* start *

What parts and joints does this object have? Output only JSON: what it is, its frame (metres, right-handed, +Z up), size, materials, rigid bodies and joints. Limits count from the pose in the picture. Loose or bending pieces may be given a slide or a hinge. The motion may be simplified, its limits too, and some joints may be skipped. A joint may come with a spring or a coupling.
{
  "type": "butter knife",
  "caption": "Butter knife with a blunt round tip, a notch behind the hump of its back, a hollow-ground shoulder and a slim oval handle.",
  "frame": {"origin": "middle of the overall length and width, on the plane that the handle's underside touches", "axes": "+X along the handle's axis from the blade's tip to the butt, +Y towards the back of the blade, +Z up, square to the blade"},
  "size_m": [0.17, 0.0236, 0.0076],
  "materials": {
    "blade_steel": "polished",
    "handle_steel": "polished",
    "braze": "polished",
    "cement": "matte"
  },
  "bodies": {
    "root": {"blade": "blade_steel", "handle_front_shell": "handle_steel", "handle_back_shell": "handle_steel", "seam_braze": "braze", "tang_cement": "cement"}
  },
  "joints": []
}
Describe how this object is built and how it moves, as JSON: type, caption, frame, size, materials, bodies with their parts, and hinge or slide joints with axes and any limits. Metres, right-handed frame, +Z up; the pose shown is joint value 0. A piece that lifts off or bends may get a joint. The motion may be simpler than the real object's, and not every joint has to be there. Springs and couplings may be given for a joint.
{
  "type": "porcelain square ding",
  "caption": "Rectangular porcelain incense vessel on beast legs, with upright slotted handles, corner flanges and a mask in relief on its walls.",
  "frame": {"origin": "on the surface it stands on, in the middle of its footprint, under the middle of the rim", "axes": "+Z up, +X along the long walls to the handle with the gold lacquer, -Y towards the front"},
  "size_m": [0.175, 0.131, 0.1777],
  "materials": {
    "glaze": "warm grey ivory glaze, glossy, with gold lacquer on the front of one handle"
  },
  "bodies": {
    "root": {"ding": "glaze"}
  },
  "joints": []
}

* end *
* start *

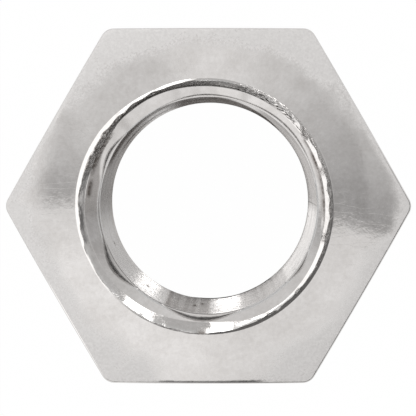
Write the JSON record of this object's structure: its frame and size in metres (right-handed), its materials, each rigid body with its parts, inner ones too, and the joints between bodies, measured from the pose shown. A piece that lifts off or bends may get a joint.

* end *

AIM OF THE TASK: Identify which lines contain the word "type" and copy each one.

TASK SOLUTION:
  "type": "butter knife",
Describe how this object is built and how it moves, as JSON: type, caption, frame, size, materials, bodies with their parts, and hinge or slide joints with axes and any limits. Metres, right-handed frame, +Z up; the pose shown is joint value 0. A piece that lifts off or bends may get a joint. The motion may be simpler than the real object's, and not every joint has to be there. Springs and couplings may be given for a joint.
  "type": "porcelain square ding",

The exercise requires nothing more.